The grid operator said the underlying driver of growth is electrification—specifically the spread of technologies that use electricity for both heating and transportation. “The two big factors that are driving this growth are the electrification of heating and transportation,” Mary Cate Colapietro, a spokesperson for ISO New England, said in the report’s coverage. Colapietro said heat pumps and electric vehicles tend to be more efficient than oil or gas-powered heaters and combustion engine cars, and she pointed to electricity generation increasingly coming from sources such as solar and wind.

Colapietro also said the region had seen years of relatively flat demand. “We’ve had years of relatively flat demand, and that’s thanks to states in the region making real investments in energy efficiency measures. But looking ahead to the future, there is going to be a shift,” she said. The forecast aims to help utilities and policymakers plan grid infrastructure investments, even though ISO New England does not own generation or transmission assets itself.

The report’s demand models incorporate changes expected across homes and businesses, including electric vehicles, electric heating systems such as heat pumps, and power generated “behind the meter” from solar panels. This year’s forecast also included, for the first time, estimates of electricity demand from large users such as data centers and added behind-the-meter battery storage to the modeling. ISO New England said that so far, New England has not faced as much data-center demand as other parts of the country, though the latest report included one planned facility in Massachusetts.

Michael Stoddard, executive director of Efficiency Maine, said ISO New England’s forecast reflects a “Goldilocks amount” for grid planning. “Increases to the grid cost money,” he said. “You want to find this Goldilocks amount. You want to build it to the right size at the right time.” Stoddard said the operator has been too aggressive in past projections for how quickly electric vehicles and heat pumps would expand, and he described this year’s outlook for the number of those technologies as “more reasonable,” while also saying the electricity consumption estimates for heat pumps are still too high.

Colapietro said ISO New England updated its assumptions and adjusted modeling for how much electricity heat pumps consume this year, and also factored in reduced demand linked to building weatherization efforts. In an email, she wrote that the Capacity, Energy, Loads, and Transmission report “goes through a variety of additions, revisions and changes each year to reflect the ever-evolving changes of the bulk power system,” adding that “each year our forecasters examine a variety of factors” to build long-term projections.

Federal and state incentives are diverging, the report’s coverage said. The 2022 Inflation Reduction Act funded tax credits to encourage heat pumps and electric vehicles, but the credits ended at the end of 2025 earlier than planned after the Trump administration took office and shifted federal policy away from electrification and renewable energy toward continued use of fossil fuels.
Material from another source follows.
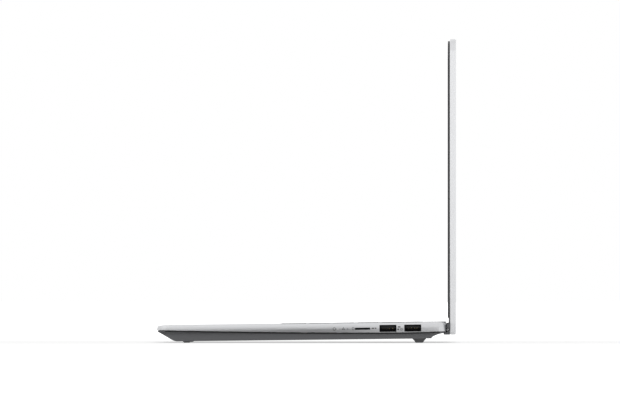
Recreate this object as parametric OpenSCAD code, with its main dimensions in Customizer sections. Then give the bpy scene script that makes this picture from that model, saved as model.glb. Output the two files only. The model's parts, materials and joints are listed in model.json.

Maine, however, has state-law goals requiring that at least 115,000 households be fully heated by heat pumps and an additional 130,000 partially heated by 2030, along with goals for electric and plug-in hybrid vehicles.

Stoddard said Maine’s rebate funding has been sustained for more than a dozen years, and he said the program’s continuity gives contractors confidence to hire and train crews to install heat pumps. He also said Efficiency Maine expects to keep that funding “into the future.” Maine’s governor’s office has reported that more than 200,000 heat pumps have already been installed across the state, while Efficiency Maine has issued about 2,000 rebates for electric vehicles over the past five years.

Maine’s utilities are planning for the impact of higher electricity demand, particularly in winter when heat pumps run more. Judy Long, a spokesperson for the utility company Versant, said the state’s grid has some capacity to absorb growth after the closure of many former mills, but planning for higher winter demand will require investments. Long said both Versant and Central Maine Power recently submitted integrated grid plans to the Public Utilities Commission, and she said those plans relied in part on ISO New England’s forecast from two years ago, with Versant building flexibility so that a more conservative forecast should not disrupt its planning.

Policy changes and grid upgrades can also affect what customers pay. Francesca Hsie, deputy director for electricity at the think tank Third Way, said electric bills do not necessarily have to rise steeply as demand grows and depends on the energy supply mix, what utilities invest in, and how much additional grid expansion is needed. “There has to be an emphasis, especially in the near term, on the lowest-cost solutions to upgrade the grid,” Hsie said, including building more solar and wind capacity and deploying smarter grid technologies such as advanced conductors.

Maine’s electricity planning process includes the integrated grid plan reviews before the Public Utilities Commission, and the state Department of Energy Resources is also beginning work on the next Maine Energy Plan, which is updated every two years.